Выйдя утром из барака, я был поражен очень неуютным зрелищем. Привязанный к сосне, стоял или, точнее, висел какой-то человек. Его волосы были покрыты запекшейся кровью. Один глаз висел на какой-то кровавой ниточке. Единственным признаком жизни, а может быть, только признаком агонии было судорожное подергивание левой ступни. В стороне, шагах в двадцати, на куче снега лежал другой человек. С этим было все кончено. Сквозь кровавое месиво снега, крови, волос и обломков черепа были видны размозженные мозги.

Кучка крестьян и рабочих не без некоторого удовлетворения созерцала это зрелище.

— Ну вот, теперь, по крайности, с воровством будет спокойнее, — сказал кто-то из них.

Это был мужицкий самосуд, жестокий и бешеный, появившийся в ответ на террор урок и на нейтралитет администрации. Впрочем, и по отношению к самосуду администрация соблюдала тот же нейтралитет. Мне казалось, что вот в этом нейтралитете было что-то суеверное. Как будто в этих изуродованных телах лагерных воров всякая публика из третьей части видела что-то и из своей собственной судьбы. Эти вспышки — я не хочу сказать, народного гнева, для гнева они достаточно бессмысленны, а скорее народной ярости, жестокой и неорганизованной, — пробегают этакими симптоматическими огоньками по всей стране. Сколько всякого колхозного актива, сельской милиции, деревенских чекистов платят изломанными костями и проломленными черепами за великое социалистическое ограбление мужика. Ведь там, «в глубине России», тишины нет никакой. Там идет почти ни на минуту не прекращающаяся звериная резня за хлеб и за жизнь. И жизнь — в крови, и хлеб — в

 

- 96 -

крови... И мне кажется, что когда публика из третьей части глядит на вот этакого изорванного в клочки урку, перед нею встают перспективы, о которых ей лучше и не думать...

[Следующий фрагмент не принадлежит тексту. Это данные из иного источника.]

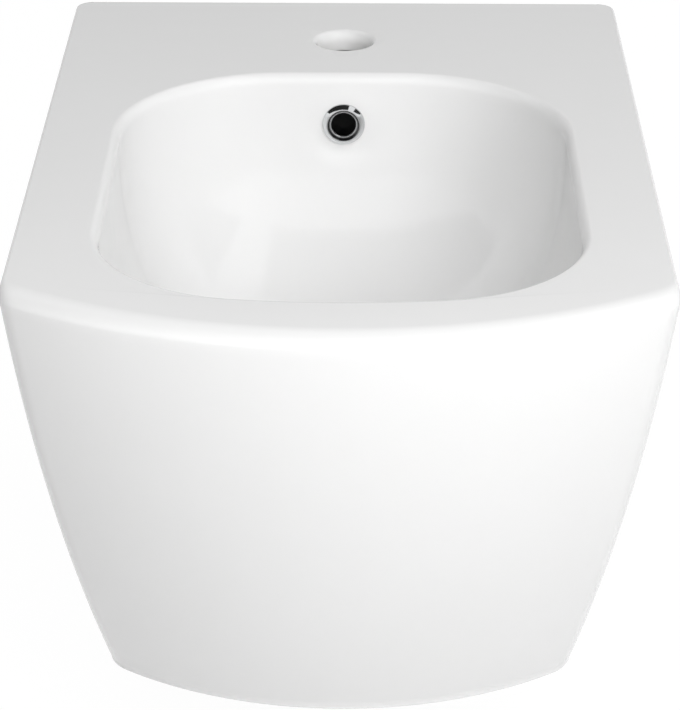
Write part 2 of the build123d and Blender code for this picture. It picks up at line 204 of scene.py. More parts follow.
# %% One level of the china
def outline(z, half_width, back, front, back_radius, side_radius, bow):
    """Return one ring of points for each level, from the middle of the back clockwise.

    Half a ring is a straight back, a corner arc, a straight side, the arc that leads
    into the front, and the bow up to the middle. Each front corner arc meets the side
    and touches the bow's circle from inside. The other half is its mirror image.
    """
    columns = [np.atleast_1d(np.asarray(value, float)) for value in (
        z, half_width, back, front, back_radius, side_radius, bow)]
    z, half_width, back, front, back_radius, side_radius, bow = (
        column[:, None] for column in np.broadcast_arrays(*columns))
    steps = [np.linspace(0, 1, count, endpoint=False) for count in (14, 14, 24, 18, 30)]
    bow_y = bow - front
    reach = half_width - side_radius
    side_y = bow_y - np.sqrt((bow - side_radius) ** 2 - reach**2)
    swing = np.arctan2(bow_y - side_y, reach)
    back_x = half_width - back_radius
    back_y = -back - back_radius
    turn = np.pi / 2 * (1 - steps[1])
    fall = swing * steps[3]
    sweep = swing + (np.pi / 2 - swing) * steps[4]
    xs = [
        back_x * steps[0],
        back_x + back_radius * np.cos(turn),
        half_width + 0 * steps[2],
        reach + side_radius * np.cos(fall),
        bow * np.cos(sweep),
        0 * bow,
    ]
    ys = [
        -back + 0 * steps[0],
        back_y + back_radius * np.sin(turn),
        back_y + (side_y - back_y) * steps[2],
        side_y - side_radius * np.sin(fall),
        bow_y - bow * np.sin(sweep),
        bow_y - bow,
    ]
    x, y = np.hstack(xs), np.hstack(ys)
    x = np.hstack([x, -x[:, -2:0:-1]])
    y = np.hstack([y, y[:, -2:0:-1]])
    return np.stack([x, y, z + 0 * x], axis=2) * MM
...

В эти дни лагерной контратаки на урок я как-то встретил моего бывшего спутника по теплушке — Михайлова. Вид у него был отнюдь не победоносный. Физиономия его носила следы недавнего и весьма вдумчивого избиения. Он подошел ко мне, пытаясь приветливо улыбнуться своими разбитыми губами и распухшей до синевы физиономией.

— А я к вам по старой памяти, товарищ Солоневич, махорочкой угостите.

— Вам не жалко, за науку.

— За какую науку?

— А вот все, что вы мне в вагоне рассказывали.

— Пригодилось?

— Пригодилось.

— Да, мы тут всякую запятую знаем.

— Однако запятых-то оказалось для вас больше, чем вы думали.

— Ну, это дело плевое. Ну что? Ну, вот меня избили. Наших человек пять на тот свет отправили. Ну, а дальше что? Побуйствуют-побуйствуют — но наша все равно возьмет: организация. — И старый пахан ухмыльнулся с прежней самоуверенностью. — А те, кто бил, — те уж живыми отсюда не уйдут... Нет-с, это уж извините-с. Потому все это — стадо баранов, а мы — организация.

Я посмотрел на урку не без некоторого уважения. В нем было нечто сталинское.